La dévolution a multiplié les espaces d’engagement des citoyens. Mais différents projets, comme le programme ‘Deepening Democracy’ (renforcer la démocratie) , attestent du fait qu’il existe d’énormes variations dans la mesure où un engagement significatif des citoyens est possible.

La plupart des citoyens s’engagent auprès de leur gouvernement de comté par l’intermédiaire des Membres de l’Assemblée de Comté (MCA). Mais les MCA ont tendance à être faibles en termes de capacité à interroger les rapports produits par le gouvernement du comté (TIK, 2020).

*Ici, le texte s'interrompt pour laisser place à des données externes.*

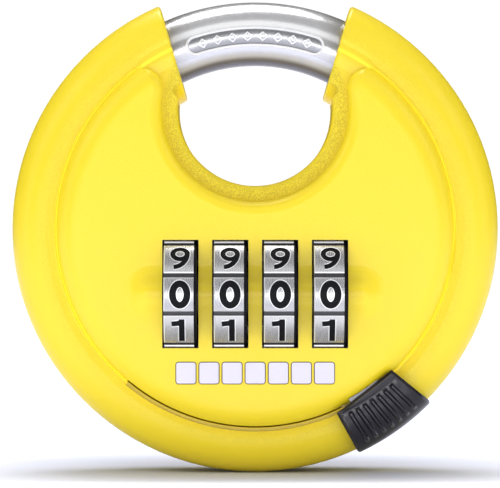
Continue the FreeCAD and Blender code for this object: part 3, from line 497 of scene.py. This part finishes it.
def black_plastic():
    """Smooth black plastic with a fine grain."""
    g = Graph("knob_plastic")
    place = g.position()
    tone = g.noise(place, 200.0, 2.0)
    g.drive(g.blend(tone, (0.007, 0.006, 0.010), (0.013, 0.011, 0.019)), "Base Color")
    grain = g.noise(place, 5000.0, 2.0)
    g.drive(g.ramp(grain, 0.16, 0.24), "Roughness")
    g.drive(g.bump(grain, 0.00001, 0.3), "Normal")
    g.set(Specular_IOR_Level=0.5)
    return g.material


def silver_inlay():
    """Pale silver with level brush lines."""
    g = Graph("inlay_silver")
    lines = g.noise(g.position((600.0, 600.0, 30000.0)), 1.0, 3.0)
    g.drive(g.blend(lines, (0.50, 0.475, 0.60), (0.60, 0.575, 0.72)), "Base Color")
    g.drive(g.ramp(lines, 0.3, 0.42), "Roughness")
    g.drive(g.bump(lines, 0.000006, 0.4), "Normal")
    g.set(Metallic=0.6)
    return g.material


def floor_paint():
    """Pale floor that glows as painted light away from the object and in a band in front of it, so it fades to
    white there and lights the object from below; bluish near the object to offset the yellow light bounced from
    the coat.
    """
    g = Graph("floor_paint")
    place = g.position()
    tone = g.noise(place, 6.0, 2.0)
    offset = g.add("ShaderNodeVectorMath", {0: place, 1: SHADOW_MIDDLE}, operation="SUBTRACT").outputs[0]
    shares = (1 / SHADOW_RADII[0], 1 / SHADOW_RADII[1], 0)
    flat = g.add("ShaderNodeVectorMath", {0: offset, 1: shares}, operation="MULTIPLY").outputs[0]
    reach = g.add("ShaderNodeVectorMath", {0: flat}, operation="LENGTH").outputs["Value"]
    distance = g.add("ShaderNodeVectorMath", {0: place}, operation="LENGTH").outputs["Value"]
    front = g.band(g.add("ShaderNodeSeparateXYZ", {0: place}).outputs[1], *FLOOR_FRONT)
    # bluish to offset the yellow light bounced onto the floor
    g.drive(g.blend(tone, (0.60, 0.63, 0.80), (0.62, 0.65, 0.82)), "Base Color")
    # painted light: emission away from the object and in a band in front
    away = g.math("MULTIPLY", g.rise(reach, *SHADOW_FADE), 0.5)
    glow = g.math("MULTIPLY_ADD", g.rise(distance, *FLOOR_FAR), 0.45, away)
    g.drive(g.math("MULTIPLY_ADD", front, 0.7, glow), "Emission Strength")
    g.set(Roughness=0.8, Emission_Color=(1, 1, 1, 1), Specular_IOR_Level=0.1)
    return g.material


def make_materials():
    """The record's material slots by name, with the extra finishes of the new pieces."""
    return {
        "yellow_coat": powder_coat(),
        "bar_steel": polished_bar(),
        "mark_steel_and_highlight": mark_steel_and_highlight(),
        "dial_steel": dial_steel(),
        "groove_shade_black": dark_groove(),
        "shade_line_paint": shade_line_paint(),
        "inner_steel": cast_metal("inner_steel", (0.62, 0.62, 0.63), (0.46, 0.46, 0.47), 0.28, 0.40, 2500.0),
        "brass": ring_brass(),
        # darker copy of the inner steel: painted shade on the stem in the gap under the knob
        "shaded_stem_steel": cast_metal("shaded_stem_steel", (0.20, 0.20, 0.21), (0.13, 0.13, 0.14), 0.25, 0.35),
        "cradle_zinc": cast_metal("cradle_zinc", (0.60, 0.61, 0.62), (0.48, 0.49, 0.50), 0.42, 0.58),
        "rivet_steel": cast_metal("rivet_steel", (0.70, 0.70, 0.70), (0.56, 0.56, 0.56), 0.30, 0.42),
        "inlay_silver": silver_inlay(),
        "knob_plastic": black_plastic(),
        "number_paint": number_paint(),
    }


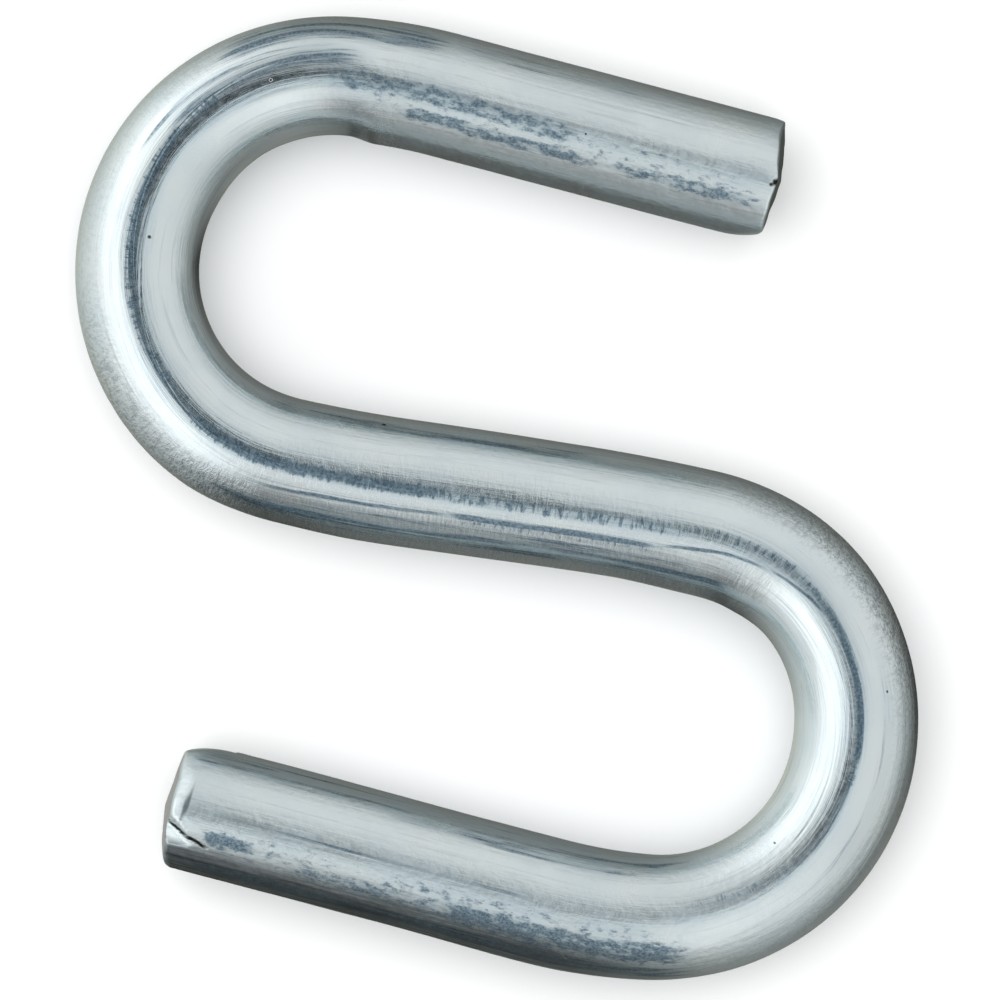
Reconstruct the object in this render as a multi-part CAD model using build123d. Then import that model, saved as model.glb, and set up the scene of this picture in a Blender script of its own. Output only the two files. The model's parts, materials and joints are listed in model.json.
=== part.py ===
from build123d import *
import os

# An open S hook: one round steel rod bent into two hooks that open opposite ways.
# It lies flat. Z = 0 is the plane under the rod, the origin is below the middle of the middle leg,
# +X runs along the middle leg and the upper hook lies on its +Y side.
# All lengths are in millimetres and all angles in degrees.

# The rod
rod_diameter = 7.94
# The middle leg, between the two hooks
middle_straight = 11.7
# Each hook, from the middle leg outwards: a gentle lead-in, the tight bend, and an easing lead-out
saddle_radius = 8.34
lead_in_radius = 99.0
lead_in_turn = 4.3
lead_out_radius = 35.0
lead_out_turn = 10.1
# How far each free leg leans in, past parallel with the middle leg
leg_lean = 6.4
# The straight free legs, from the end of the lead-out to the tip
upper_leg_straight = 21.9
lower_leg_straight = 25.0
# The cropped ends: a low crown across each end face, a roll-over where the shear blade pressed the
# throat side of the rod in before it cut, and the broken edge that the plating leaves on the rim
crown_height = 0.4
rollover_depth = 0.65
rollover_length = 3.6
rim_chamfer = 0.25

rod_radius = rod_diameter / 2
bend_radius = saddle_radius + rod_radius
bend_turn = 180 + leg_lean - lead_in_turn - lead_out_turn


def half_path(leg_straight):
    """The rod's centreline from the middle leg's end at +X to a tip, turning clockwise all the way."""
    lead_in = JernArc((middle_straight / 2, 0), (1, 0), lead_in_radius, -lead_in_turn)
    bend = JernArc(lead_in @ 1, lead_in % 1, bend_radius, -bend_turn)
    lead_out = JernArc(bend @ 1, bend % 1, lead_out_radius, -lead_out_turn)
    leg = Line(lead_out @ 1, lead_out @ 1 + (lead_out % 1) * leg_straight)
    return [lead_in, bend, lead_out, leg]


def end_waste(leg):
    """What the shear leaves off beyond a leg's tip: a prism drawn along the leg, throat side at -Y."""
    margin = rod_diameter
    side = rod_radius + margin
    shoulder = (-rollover_length, -rod_radius)
    inner_corner = (-crown_height, rollover_depth - rod_radius)
    outer_corner = (-crown_height, rod_radius)
    outline = Curve() + [
        TangentArc(shoulder, inner_corner, tangent=(1, 0)),
        Polyline(
            inner_corner,
            (0, 0),
            outer_corner,
            (-crown_height, side),
            (margin, side),
            (margin, -side),
            (-rollover_length, -side),
            shoulder,
        ),
    ]
    along = leg % 1
    across = along.rotate(Axis.Z, 90)
    tip_plane = Plane(origin=leg @ 1, x_dir=along, z_dir=along.cross(across))
    return tip_plane * extrude(make_face(outline), amount=side, both=True)


def cropped_rim(rod, tips):
    """The edges round the cropped faces, without the ridge that runs across each tip."""
    edges = rod.faces().filter_by(GeomType.PLANE).edges()
    return [edge for edge in edges if all(edge.distance_to(tip) > rim_chamfer for tip in tips)]


def hook():
    """The bent and cropped rod, lying on Z = 0."""
    lower = half_path(lower_leg_straight)
    upper = [edge.rotate(Axis.Z, 180) for edge in half_path(upper_leg_straight)]
    middle = Line((-middle_straight / 2, 0), (middle_straight / 2, 0))
    path = Wire([*upper, middle, *lower])
    start = Plane(origin=path @ 0, z_dir=path % 0)
    rod = sweep(start * Circle(rod_radius), path=path)
    rod -= end_waste(lower[-1])
    rod -= end_waste(upper[-1])
    rod = chamfer(cropped_rim(rod, [lower[-1] @ 1, upper[-1] @ 1]), rim_chamfer)
    return Pos(0, 0, rod_radius) * rod


part = hook()
part.label = "hook"
os.makedirs("parts", exist_ok=True)
export_step(part, "parts/hook.step")
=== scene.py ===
import json
import math
from types import SimpleNamespace

import bpy
import numpy as np
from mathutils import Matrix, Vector, noise


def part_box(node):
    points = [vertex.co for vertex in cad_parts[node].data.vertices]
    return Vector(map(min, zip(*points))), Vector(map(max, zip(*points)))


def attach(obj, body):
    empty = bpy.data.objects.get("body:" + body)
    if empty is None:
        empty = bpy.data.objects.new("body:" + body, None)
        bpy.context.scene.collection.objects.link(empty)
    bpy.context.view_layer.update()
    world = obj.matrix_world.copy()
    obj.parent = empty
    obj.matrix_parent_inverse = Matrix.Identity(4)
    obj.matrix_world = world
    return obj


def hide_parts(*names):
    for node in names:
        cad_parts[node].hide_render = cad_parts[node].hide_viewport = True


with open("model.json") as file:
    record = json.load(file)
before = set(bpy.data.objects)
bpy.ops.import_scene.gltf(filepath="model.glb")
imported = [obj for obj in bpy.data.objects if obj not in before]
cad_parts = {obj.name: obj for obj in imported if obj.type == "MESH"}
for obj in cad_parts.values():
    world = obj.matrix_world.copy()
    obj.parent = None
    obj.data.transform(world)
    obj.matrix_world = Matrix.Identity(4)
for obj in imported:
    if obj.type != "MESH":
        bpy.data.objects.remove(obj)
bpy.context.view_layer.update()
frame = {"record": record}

# An open S hook of zinc-plated rod, lying on a pale floor. The visible mesh stands for the CAD solid and
# follows the same centreline. The rod's sizes are in millimetres and turn into metres in the mesh, and the
# studio's are in metres. A place is a distance along the rod from its upper tip.
MM = 0.001
hook_low, hook_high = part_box("hook")
mounts = {mount["name"]: mount for mount in frame["record"]["mounts"]}

# Sizes that the frame gives
rod_radius = (hook_high[2] - hook_low[2]) / 2 / MM
saddle_radius = mounts["upper_saddle"]["dims"]["r_mm"]
upper_axis = mounts["upper_leg"]["axis"]
leg_lean = math.atan2(-upper_axis[1], upper_axis[0])

# Sizes of the centreline, the same as the solid's
middle_straight = 11.7
lead_in_radius = 99.0
lead_in_turn = math.radians(4.3)
lead_out_radius = 35.0
lead_out_turn = math.radians(10.1)
upper_leg_straight = 21.9
lower_leg_straight = 25.0
bend_radius = saddle_radius + rod_radius
bend_turn = math.pi + leg_lean - lead_in_turn - lead_out_turn

# One hook from the middle leg outwards, as (length, curvature). Walked from the upper tip, the upper hook
# turns left and the lower one right.
one_hook = [
    (lead_in_radius * lead_in_turn, 1 / lead_in_radius),
    (bend_radius * bend_turn, 1 / bend_radius),
    (lead_out_radius * lead_out_turn, 1 / lead_out_radius),
]
stretches = (
    [(upper_leg_straight, 0.0)]
    + one_hook[::-1]
    + [(middle_straight, 0.0)]
    + [(length, -curvature) for length, curvature in one_hook]
    + [(lower_leg_straight, 0.0)]
)
rod_length = sum(length for length, _ in stretches)
middle_place = upper_leg_straight + sum(length for length, _ in one_hook) + middle_straight / 2


# ---------------------------------------------------------------- the rod's centreline

# How far to each side of a place its curvature is averaged
bend_reach = 1.2


def walk(places):
    """(x, y, heading) at each place along the rod, starting from (0, 0) with heading 0."""
    x = np.zeros_like(places)
    y = np.zeros_like(places)
    heading = np.zeros_like(places)
    start, x0, y0, h0 = 0.0, 0.0, 0.0, 0.0
    for number, (length, curvature) in enumerate(stretches):
        low = -math.inf if number == 0 else start
        high = math.inf if number == len(stretches) - 1 else start + length
        inside = (places >= low) & (places < high)
        # The last of the steps is the far end of the stretch
        steps = np.append(places[inside] - start, length)
        h = h0 + curvature * steps
        if curvature:
            dx = (np.sin(h) - np.sin(h0)) / curvature
            dy = (np.cos(h0) - np.cos(h)) / curvature
        else:
            dx = steps * math.cos(h0)
            dy = steps * math.sin(h0)
        x[inside], y[inside] = x0 + dx[:-1], y0 + dy[:-1]
        heading[inside] = h[:-1]
        start, x0, y0, h0 = start + length, x0 + dx[-1], y0 + dy[-1], h[-1]
    return x, y, heading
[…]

56% des citoyens n’ont pas accès à l’information sur les performances de leur gouvernement de comté sur diverses questions. Ceux qui y ont accès le font principalement par la radio et la télévision (Transparency International Kenya, 2020). Seuls 31 % des gouvernements de comté partagent de manière proactive des informations sur leurs performances, bien qu’ils disposent tous de responsables de l’accès à l’information (ibid). Les plans intégrés du gouvernement du comté font partie des documents qui sont partagés.

Il y a manifestement beaucoup de travail à faire pour élargir l’accès des citoyens aux informations exploitables. Comme l’a indiqué une personne interrogée :

D’un autre côté, personne ne vous faciliterait la tâche. En fait, le gouvernement vous frustrerait en vous refusant des informations ou en vous les fournissant tardivement et ce genre de tactiques. Cela peut être illustré par la façon dont le processus budgétaire fonctionne en ce qui concerne les plans de développement intégrés des comtés. Il s’agit de plateformes participatives promulguées par la loi et les citoyens sont censés participer, mais ce qui se passe, c’est que vous ne recevez pas les documents budgétaires, et si vous les recevez, ils ne sont pas dans le format approprié. C’est ainsi que ces mécanismes participatifs sont mis en échec et qu’ils deviennent des exercices de type “cochez la case”.(Entretien avec un informateur clé, novembre 2020)

Quelques gouvernements de comté, comme celui de Makueni, sont allés plus loin que la simple mise à disposition des documents de budgétisation et de planification. Au lieu de cela, l’exécutif du comté fait participer le public pendant la préparation et l’approbation du budget annuel par le biais de divers forums (barazas — ou réunions — et radio), grâce à leur cadre de participation publique. Il s’agit toutefois d’exceptions aux pratiques généralement informelles des responsables du comté (KIPRA, 2019).

La plupart des participations ont tendance à être consultatives plutôt que sous une forme de dialogues et d’autonomie. Et la création d’espaces ou les invitations à participer sont souvent lancées avec des délais trop courts pour garantir un engagement significatif.